*** SOURCE DATA ***

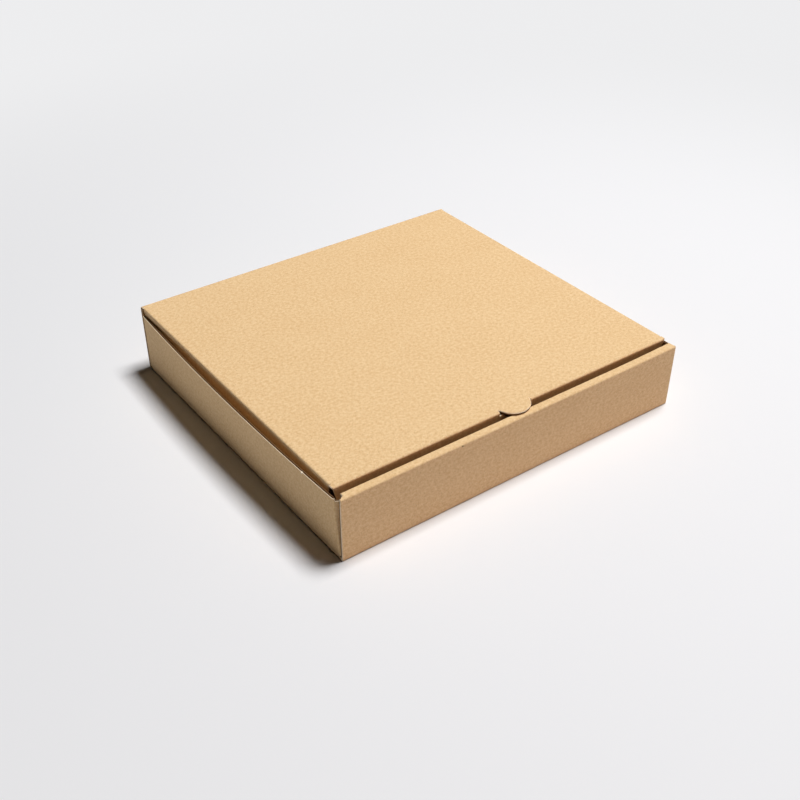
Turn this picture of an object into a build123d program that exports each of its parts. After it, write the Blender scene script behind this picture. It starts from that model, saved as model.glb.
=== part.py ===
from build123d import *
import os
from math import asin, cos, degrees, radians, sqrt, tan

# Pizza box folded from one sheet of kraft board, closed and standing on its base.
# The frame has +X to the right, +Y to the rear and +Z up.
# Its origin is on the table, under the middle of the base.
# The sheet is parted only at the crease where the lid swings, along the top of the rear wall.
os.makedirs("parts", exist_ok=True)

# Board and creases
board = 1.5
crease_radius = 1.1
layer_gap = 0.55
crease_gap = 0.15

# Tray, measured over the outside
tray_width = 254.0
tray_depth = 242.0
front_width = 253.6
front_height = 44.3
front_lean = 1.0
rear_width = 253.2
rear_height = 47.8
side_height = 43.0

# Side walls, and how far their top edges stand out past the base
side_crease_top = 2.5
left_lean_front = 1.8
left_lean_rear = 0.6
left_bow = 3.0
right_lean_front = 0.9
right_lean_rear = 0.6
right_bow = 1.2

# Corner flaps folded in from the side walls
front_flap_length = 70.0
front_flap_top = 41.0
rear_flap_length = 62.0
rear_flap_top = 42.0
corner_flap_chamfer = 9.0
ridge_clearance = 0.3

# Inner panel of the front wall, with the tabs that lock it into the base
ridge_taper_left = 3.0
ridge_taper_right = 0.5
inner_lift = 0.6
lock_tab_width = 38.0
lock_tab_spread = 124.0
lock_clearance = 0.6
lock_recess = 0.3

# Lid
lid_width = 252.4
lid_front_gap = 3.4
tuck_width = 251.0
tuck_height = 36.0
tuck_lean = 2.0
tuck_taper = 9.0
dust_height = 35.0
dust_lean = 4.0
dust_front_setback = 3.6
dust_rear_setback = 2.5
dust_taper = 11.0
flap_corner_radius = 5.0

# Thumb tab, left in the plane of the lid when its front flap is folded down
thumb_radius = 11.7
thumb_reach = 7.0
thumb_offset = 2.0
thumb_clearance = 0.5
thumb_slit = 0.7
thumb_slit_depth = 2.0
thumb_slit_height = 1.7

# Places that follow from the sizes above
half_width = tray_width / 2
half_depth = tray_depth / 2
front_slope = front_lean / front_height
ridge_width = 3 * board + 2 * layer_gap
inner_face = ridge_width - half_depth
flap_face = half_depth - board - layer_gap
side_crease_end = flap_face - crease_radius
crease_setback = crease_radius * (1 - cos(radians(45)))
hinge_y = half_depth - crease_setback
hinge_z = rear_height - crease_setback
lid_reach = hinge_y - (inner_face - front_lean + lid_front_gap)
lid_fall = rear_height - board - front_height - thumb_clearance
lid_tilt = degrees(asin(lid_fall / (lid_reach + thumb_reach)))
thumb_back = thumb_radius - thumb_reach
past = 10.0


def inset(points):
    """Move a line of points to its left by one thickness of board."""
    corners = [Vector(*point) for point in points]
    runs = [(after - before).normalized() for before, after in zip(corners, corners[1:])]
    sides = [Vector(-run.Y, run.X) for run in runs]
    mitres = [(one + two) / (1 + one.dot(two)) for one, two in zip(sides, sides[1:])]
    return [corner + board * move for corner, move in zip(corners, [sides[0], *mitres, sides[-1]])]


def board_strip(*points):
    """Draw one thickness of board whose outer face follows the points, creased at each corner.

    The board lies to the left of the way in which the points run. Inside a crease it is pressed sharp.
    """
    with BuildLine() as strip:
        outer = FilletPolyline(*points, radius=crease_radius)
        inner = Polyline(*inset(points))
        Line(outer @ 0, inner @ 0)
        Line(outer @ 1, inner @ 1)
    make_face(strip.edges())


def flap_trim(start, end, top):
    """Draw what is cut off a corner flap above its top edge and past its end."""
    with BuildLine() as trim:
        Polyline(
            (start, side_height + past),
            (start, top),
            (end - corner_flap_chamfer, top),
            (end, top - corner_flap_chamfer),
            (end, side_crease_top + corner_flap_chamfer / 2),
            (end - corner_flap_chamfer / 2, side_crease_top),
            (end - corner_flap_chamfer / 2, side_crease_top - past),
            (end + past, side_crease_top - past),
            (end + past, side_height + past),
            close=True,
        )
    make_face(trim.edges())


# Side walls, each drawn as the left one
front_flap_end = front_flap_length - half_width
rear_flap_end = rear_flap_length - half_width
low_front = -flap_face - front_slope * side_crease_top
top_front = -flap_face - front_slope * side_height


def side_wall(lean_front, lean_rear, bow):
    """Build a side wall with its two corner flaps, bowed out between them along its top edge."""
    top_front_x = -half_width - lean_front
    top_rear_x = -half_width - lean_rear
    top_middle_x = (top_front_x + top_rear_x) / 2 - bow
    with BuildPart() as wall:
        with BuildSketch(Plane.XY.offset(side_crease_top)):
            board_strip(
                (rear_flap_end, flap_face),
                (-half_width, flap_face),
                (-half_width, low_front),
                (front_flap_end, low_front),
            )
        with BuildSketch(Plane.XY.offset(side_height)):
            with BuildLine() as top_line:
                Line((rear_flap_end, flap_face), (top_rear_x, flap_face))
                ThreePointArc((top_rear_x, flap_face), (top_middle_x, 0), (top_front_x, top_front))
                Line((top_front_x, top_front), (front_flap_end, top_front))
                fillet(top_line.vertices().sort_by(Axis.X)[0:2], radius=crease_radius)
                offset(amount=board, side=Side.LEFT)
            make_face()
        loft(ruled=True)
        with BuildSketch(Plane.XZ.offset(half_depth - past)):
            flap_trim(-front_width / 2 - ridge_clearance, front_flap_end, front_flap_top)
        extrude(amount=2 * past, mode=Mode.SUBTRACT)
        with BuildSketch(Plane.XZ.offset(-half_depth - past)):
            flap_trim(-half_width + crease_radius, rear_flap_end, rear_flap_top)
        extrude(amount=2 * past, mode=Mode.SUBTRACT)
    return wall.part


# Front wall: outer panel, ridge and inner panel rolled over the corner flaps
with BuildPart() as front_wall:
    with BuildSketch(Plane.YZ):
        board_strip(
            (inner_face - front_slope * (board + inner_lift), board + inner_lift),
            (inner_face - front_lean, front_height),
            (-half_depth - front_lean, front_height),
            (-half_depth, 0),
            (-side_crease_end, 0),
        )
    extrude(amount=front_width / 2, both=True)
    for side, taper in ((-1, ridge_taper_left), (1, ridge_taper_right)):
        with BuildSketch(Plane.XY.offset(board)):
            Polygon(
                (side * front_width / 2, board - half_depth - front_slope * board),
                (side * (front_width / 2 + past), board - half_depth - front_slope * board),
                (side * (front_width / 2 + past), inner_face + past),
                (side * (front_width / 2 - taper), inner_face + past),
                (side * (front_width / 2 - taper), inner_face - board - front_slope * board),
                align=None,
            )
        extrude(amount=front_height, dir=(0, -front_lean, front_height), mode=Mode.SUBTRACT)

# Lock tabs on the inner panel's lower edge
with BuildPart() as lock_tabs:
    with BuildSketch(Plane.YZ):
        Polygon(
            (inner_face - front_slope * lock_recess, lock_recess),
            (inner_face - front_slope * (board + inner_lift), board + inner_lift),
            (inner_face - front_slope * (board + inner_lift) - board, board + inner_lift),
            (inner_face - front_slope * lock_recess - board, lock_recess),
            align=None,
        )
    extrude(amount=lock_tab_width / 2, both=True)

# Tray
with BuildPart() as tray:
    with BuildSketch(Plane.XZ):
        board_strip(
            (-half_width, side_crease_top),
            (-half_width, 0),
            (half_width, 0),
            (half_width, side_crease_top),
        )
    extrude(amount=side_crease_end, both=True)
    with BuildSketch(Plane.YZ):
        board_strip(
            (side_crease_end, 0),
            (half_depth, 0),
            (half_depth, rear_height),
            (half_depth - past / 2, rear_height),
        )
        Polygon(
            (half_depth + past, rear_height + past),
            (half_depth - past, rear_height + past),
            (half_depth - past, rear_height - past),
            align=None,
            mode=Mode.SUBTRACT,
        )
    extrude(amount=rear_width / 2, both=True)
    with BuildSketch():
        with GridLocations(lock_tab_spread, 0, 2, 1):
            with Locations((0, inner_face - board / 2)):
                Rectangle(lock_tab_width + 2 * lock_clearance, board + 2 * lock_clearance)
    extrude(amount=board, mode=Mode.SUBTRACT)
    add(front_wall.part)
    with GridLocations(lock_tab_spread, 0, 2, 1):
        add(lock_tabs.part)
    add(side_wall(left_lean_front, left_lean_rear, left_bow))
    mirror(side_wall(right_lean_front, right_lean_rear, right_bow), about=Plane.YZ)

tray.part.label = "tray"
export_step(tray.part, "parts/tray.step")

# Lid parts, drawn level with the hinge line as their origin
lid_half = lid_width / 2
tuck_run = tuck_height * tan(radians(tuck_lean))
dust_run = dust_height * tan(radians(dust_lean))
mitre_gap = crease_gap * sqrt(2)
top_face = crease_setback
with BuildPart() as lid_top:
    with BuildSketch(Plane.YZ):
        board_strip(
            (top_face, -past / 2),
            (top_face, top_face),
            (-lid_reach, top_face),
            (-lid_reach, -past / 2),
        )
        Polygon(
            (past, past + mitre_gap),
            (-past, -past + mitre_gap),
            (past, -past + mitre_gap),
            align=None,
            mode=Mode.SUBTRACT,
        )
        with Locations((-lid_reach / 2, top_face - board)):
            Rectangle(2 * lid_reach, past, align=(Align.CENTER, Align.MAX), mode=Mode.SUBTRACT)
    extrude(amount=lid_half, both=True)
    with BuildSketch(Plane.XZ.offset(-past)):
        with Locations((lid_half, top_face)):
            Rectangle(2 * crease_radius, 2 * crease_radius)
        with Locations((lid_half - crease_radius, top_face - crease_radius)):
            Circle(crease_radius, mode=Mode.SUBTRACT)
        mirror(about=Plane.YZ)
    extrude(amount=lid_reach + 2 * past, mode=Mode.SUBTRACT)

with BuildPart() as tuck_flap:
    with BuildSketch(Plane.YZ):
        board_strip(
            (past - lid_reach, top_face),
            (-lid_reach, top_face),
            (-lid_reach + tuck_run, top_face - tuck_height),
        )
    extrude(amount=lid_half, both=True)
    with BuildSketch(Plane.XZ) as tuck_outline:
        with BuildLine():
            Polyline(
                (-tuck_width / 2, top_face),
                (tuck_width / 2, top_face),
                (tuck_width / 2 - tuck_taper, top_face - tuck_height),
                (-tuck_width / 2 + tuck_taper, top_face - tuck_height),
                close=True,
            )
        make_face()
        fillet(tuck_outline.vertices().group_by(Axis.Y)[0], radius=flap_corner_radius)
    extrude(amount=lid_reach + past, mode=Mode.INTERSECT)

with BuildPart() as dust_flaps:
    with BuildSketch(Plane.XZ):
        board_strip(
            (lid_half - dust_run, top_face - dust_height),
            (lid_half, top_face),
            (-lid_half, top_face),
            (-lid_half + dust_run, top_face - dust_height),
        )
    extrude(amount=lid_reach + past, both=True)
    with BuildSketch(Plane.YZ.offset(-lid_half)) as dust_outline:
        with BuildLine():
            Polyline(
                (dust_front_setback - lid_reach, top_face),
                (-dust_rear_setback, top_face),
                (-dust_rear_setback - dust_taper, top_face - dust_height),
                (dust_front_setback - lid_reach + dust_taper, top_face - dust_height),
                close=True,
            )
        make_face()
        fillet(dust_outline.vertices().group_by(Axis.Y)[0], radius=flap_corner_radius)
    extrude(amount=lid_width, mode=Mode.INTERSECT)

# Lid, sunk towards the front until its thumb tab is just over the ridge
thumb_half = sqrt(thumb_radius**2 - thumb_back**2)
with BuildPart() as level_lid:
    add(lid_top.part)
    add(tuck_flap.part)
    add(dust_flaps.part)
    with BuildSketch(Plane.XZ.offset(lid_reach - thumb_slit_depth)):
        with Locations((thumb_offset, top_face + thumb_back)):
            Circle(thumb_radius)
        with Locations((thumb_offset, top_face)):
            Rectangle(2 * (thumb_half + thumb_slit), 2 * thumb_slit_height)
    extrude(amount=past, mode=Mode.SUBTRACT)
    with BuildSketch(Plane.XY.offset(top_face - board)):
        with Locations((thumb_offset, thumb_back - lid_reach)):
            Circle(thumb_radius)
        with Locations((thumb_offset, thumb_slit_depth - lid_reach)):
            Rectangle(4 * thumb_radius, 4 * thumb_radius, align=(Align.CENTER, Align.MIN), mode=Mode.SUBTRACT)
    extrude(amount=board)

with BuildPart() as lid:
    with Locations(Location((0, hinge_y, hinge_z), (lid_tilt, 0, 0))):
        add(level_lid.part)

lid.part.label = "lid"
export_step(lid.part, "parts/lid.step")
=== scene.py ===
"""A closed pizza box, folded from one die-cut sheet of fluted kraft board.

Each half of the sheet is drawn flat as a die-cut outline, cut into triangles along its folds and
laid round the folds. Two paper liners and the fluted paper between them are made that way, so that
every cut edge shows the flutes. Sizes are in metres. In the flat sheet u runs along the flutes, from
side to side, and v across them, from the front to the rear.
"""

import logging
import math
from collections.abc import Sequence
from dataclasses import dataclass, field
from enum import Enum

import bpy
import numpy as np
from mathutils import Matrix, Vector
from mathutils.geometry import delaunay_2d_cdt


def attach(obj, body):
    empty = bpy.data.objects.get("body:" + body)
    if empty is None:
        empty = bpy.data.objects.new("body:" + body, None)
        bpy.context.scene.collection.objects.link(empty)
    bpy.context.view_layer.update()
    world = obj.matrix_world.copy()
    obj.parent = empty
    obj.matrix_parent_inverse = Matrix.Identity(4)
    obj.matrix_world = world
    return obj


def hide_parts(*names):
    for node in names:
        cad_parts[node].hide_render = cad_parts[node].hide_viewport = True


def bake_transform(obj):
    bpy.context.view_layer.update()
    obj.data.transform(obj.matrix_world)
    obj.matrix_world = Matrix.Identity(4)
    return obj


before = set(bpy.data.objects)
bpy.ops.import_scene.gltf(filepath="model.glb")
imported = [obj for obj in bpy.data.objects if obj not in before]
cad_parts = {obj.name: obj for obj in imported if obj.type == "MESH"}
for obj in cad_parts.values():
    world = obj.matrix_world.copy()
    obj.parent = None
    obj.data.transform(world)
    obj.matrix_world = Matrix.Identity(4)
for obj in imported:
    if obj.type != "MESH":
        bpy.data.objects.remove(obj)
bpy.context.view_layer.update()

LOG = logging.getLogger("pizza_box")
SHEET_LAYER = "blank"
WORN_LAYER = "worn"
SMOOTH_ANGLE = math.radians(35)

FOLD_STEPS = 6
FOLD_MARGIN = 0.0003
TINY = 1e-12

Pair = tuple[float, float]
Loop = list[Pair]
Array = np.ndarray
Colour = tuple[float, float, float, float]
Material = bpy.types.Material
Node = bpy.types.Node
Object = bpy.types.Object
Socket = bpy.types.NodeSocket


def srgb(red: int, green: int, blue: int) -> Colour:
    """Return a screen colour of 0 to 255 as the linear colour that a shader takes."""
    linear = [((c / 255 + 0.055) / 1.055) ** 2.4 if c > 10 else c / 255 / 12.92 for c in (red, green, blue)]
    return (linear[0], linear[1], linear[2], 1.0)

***

EXERCISE PROMPT:
Transcribe the lines above from the one with "# Lid, sunk" through the one with "for node in". Include both ends and leave out every other line.

EXERCISE OUTPUT:
# Lid, sunk towards the front until its thumb tab is just over the ridge
thumb_half = sqrt(thumb_radius**2 - thumb_back**2)
with BuildPart() as level_lid:
    add(lid_top.part)
    add(tuck_flap.part)
    add(dust_flaps.part)
    with BuildSketch(Plane.XZ.offset(lid_reach - thumb_slit_depth)):
        with Locations((thumb_offset, top_face + thumb_back)):
            Circle(thumb_radius)
        with Locations((thumb_offset, top_face)):
            Rectangle(2 * (thumb_half + thumb_slit), 2 * thumb_slit_height)
    extrude(amount=past, mode=Mode.SUBTRACT)
    with BuildSketch(Plane.XY.offset(top_face - board)):
        with Locations((thumb_offset, thumb_back - lid_reach)):
            Circle(thumb_radius)
        with Locations((thumb_offset, thumb_slit_depth - lid_reach)):
            Rectangle(4 * thumb_radius, 4 * thumb_radius, align=(Align.CENTER, Align.MIN), mode=Mode.SUBTRACT)
    extrude(amount=board)

with BuildPart() as lid:
    with Locations(Location((0, hinge_y, hinge_z), (lid_tilt, 0, 0))):
        add(level_lid.part)

lid.part.label = "lid"
export_step(lid.part, "parts/lid.step")
=== scene.py ===
"""A closed pizza box, folded from one die-cut sheet of fluted kraft board.

Each half of the sheet is drawn flat as a die-cut outline, cut into triangles along its folds and
laid round the folds. Two paper liners and the fluted paper between them are made that way, so that
every cut edge shows the flutes. Sizes are in metres. In the flat sheet u runs along the flutes, from
side to side, and v across them, from the front to the rear.
"""

import logging
import math
from collections.abc import Sequence
from dataclasses import dataclass, field
from enum import Enum

import bpy
import numpy as np
from mathutils import Matrix, Vector
from mathutils.geometry import delaunay_2d_cdt


def attach(obj, body):
    empty = bpy.data.objects.get("body:" + body)
    if empty is None:
        empty = bpy.data.objects.new("body:" + body, None)
        bpy.context.scene.collection.objects.link(empty)
    bpy.context.view_layer.update()
    world = obj.matrix_world.copy()
    obj.parent = empty
    obj.matrix_parent_inverse = Matrix.Identity(4)
    obj.matrix_world = world
    return obj


def hide_parts(*names):
    for node in names:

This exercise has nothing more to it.